Since Ibori returned to Nigeria his Oghara country-home has become a tourist attraction. All sorts of persons go there daily to “rejoice” with the governor. The pilgrimage to Oghara is symbolic of the level of moral depravity we have sunk to as a nation. A man completes his jail term overseas and comes back home only for us to celebrate him amid pomp and circumstance! Is such a development a reward for diligence or trivialization of the course of justice? What signal are we showing the younger members of the society? This is confirmatory of the fact that in Nigeria there is a reward for all manner of sharp practices, swindles, scams and sleaze.
On Sunday, February 12, 2017, there was an inauspicious thanksgiving service that allegedly shut down Delta State with people from all walks of life in attendance which held at the Theorist Baptist Church, Oghara, Ethiope West Local Government Authority of Delta State. I had expected that what Ibori needed was a modest and quiet time with the Lord thanking Him in the confines of his home for surviving the ordeal. This misplaced celebration as if Ibori won a global prize is antithetical to our moral regeneration and national rediscovery along the lines of ethicality, morality and nobility. For goodness’ sake, why should we be celebrating life after incarceration for admitted criminal guilt?

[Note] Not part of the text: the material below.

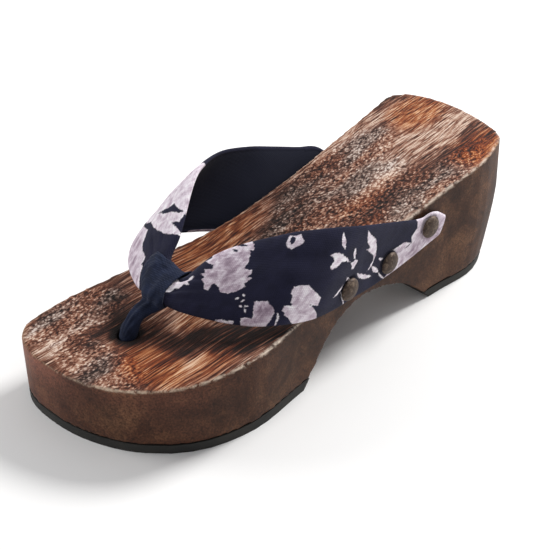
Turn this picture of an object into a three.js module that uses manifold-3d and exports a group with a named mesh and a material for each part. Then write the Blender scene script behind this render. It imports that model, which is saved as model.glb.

Ibori declared at the thanksgiving that while in prison he was more concerned about the well-being of his people than his personal travails. If truly Ibori meant what he said, he should have enthroned good governance while in office instead of this belated and inconsequential lachrymal posturing that borders on self-deceit and crying over spilt milk.
Prodigality can never be a virtue. It is instructive that Governor Ifeanyi Okowa of Delta State was not present on the occasion. His presence would have given it an official seal that would have worsened the misplaced ceremony. His earlier visit to the former governor even though not commendable could be excused on grounds of Ibori being one of his predecessors and allies.
Then the next day, Monday, February 13, the front and inside pages of virtually all the national newspapers were awash with seven-column pictorials of the Ibori thanksgiving! In respect for esprit d’ corps and camaraderie, I will not go into the economics of such “special” publications lest I wash our dirty linens in the public. For me, this front-page treatment of an issue that requires utmost sobriety confirms the rooting of corruption in all facets of our national life.
Overall, whatever Ibori does henceforth should be shrouded in profound candour, quietude, humility and again sobriety—not a bazaar of conviviality—lest he sends a wrong compass out for upcoming generations who may think that that is the right path. It is even not good for our national health and international reputation, perception and integrity.
All those people foolishly and shamelessly celebrating Ibori should be conscious of the corruption narrative that culminated in the history of this matter with all its freshness.
Indeed, our moral value, ethical threshold and existential etiquette have been fatally eroded and monumentally retarded, if not systemically damaged, by this thanksgiving show of dishonour and public opprobrium. With the pomp that has spectacularly galvanized the Ibori remorseless return, Nigeria’s moral bankruptcy and shamelessness in these matters need no elucidation.  I will not be surprised if tomorrow Ibori becomes a senator, a minister or an ambassador. It is the signpost of our irredeemable national depravity!